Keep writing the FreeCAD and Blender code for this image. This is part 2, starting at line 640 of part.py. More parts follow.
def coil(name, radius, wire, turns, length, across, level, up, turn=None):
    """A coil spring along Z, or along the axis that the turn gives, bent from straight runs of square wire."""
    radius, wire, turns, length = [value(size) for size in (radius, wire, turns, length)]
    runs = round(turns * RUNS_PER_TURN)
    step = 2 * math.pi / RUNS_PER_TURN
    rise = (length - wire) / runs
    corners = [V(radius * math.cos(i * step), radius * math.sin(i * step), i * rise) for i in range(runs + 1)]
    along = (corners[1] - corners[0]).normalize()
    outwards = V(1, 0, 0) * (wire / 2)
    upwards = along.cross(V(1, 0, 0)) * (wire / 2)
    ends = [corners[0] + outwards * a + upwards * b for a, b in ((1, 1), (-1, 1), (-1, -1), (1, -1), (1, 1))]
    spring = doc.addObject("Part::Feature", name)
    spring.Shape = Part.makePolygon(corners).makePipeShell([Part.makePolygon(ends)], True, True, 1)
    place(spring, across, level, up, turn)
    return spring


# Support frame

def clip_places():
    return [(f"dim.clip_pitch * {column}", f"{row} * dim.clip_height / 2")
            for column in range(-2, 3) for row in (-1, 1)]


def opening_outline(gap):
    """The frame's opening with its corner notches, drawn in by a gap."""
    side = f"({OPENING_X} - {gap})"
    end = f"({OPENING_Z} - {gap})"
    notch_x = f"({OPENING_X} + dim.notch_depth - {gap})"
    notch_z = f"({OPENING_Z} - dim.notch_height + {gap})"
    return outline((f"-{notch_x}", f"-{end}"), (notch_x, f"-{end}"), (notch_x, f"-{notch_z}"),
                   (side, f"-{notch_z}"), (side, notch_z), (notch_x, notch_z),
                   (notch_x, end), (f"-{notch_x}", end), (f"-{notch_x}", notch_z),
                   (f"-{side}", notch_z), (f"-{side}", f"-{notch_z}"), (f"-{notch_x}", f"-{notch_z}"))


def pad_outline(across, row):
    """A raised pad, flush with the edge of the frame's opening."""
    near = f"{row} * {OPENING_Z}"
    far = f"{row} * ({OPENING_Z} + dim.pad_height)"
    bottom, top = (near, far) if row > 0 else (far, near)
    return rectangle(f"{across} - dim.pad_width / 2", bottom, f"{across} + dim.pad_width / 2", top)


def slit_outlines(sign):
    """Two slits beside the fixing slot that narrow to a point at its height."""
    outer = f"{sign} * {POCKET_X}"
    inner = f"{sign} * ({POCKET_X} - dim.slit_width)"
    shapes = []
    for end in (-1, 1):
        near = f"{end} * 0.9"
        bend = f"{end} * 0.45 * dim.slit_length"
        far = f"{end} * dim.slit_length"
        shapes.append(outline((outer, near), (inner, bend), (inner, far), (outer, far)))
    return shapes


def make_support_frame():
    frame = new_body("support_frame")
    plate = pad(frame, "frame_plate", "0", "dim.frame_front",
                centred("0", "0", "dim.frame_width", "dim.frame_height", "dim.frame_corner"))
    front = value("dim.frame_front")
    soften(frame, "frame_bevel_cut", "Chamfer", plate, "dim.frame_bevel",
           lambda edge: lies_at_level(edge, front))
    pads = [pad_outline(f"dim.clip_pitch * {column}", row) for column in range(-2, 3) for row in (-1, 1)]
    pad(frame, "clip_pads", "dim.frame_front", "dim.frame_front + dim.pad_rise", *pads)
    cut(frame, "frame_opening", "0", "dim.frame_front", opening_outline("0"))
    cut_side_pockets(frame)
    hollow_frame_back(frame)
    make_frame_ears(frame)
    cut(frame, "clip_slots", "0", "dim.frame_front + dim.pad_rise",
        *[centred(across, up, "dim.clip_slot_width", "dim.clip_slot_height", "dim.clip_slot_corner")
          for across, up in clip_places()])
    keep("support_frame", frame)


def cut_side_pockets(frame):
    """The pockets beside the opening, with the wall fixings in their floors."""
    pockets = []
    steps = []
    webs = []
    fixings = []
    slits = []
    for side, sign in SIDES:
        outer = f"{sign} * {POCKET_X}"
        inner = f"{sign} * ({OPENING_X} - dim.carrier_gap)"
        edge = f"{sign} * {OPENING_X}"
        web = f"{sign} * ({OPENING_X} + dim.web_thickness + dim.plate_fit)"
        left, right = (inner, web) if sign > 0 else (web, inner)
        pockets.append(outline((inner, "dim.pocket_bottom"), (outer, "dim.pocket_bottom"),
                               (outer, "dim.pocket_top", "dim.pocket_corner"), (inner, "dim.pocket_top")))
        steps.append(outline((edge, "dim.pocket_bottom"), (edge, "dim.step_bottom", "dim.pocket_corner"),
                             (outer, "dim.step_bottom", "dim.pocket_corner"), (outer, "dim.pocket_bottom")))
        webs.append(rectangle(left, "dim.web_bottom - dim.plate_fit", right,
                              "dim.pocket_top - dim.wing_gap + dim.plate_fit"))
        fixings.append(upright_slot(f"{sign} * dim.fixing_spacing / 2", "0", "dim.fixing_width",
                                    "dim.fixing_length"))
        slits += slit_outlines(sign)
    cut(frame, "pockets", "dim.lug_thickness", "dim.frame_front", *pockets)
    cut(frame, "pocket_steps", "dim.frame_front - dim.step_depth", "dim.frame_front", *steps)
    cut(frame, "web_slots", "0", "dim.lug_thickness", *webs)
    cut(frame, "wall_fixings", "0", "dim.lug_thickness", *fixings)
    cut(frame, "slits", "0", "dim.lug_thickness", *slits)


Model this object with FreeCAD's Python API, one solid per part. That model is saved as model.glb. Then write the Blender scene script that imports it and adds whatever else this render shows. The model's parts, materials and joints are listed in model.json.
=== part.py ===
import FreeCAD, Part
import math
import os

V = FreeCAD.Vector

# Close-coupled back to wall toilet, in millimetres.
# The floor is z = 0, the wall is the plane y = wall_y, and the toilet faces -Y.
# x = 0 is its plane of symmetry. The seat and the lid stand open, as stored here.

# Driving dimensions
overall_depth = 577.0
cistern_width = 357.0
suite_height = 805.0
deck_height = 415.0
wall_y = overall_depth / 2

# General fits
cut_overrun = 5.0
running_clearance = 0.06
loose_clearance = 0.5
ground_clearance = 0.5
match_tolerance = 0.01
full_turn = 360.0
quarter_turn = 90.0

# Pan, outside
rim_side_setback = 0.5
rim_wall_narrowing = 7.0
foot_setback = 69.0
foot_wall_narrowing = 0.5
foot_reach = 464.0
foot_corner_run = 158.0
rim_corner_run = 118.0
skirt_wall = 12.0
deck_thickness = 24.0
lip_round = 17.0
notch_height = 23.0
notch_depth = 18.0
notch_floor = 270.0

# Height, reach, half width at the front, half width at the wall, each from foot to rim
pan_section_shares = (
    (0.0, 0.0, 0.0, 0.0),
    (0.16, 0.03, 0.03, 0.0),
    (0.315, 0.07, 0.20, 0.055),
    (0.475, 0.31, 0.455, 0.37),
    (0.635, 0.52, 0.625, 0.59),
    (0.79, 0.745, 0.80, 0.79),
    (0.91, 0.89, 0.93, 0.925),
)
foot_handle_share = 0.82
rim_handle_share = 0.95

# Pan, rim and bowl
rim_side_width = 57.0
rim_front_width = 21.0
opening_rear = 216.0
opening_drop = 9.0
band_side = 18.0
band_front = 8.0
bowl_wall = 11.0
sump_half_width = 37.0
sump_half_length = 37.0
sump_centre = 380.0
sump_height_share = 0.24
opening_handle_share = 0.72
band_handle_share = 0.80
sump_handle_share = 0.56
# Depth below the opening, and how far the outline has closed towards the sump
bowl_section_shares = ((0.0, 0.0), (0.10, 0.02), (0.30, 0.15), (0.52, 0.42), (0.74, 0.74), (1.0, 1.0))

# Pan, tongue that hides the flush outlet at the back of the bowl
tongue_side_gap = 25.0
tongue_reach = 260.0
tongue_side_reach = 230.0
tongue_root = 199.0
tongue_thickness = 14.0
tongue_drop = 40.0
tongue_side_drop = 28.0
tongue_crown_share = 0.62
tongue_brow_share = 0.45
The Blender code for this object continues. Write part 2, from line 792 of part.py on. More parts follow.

◆ Task prompt
Give back exactly the stretch that opens on the line with "Model this object" and closes on the line with "V = FreeCAD.Vector".

◆ Reply
Model this object with FreeCAD's Python API, one solid per part. That model is saved as model.glb. Then write the Blender scene script that imports it and adds whatever else this render shows. The model's parts, materials and joints are listed in model.json.
=== part.py ===
import FreeCAD, Part
import math
import os

V = FreeCAD.Vector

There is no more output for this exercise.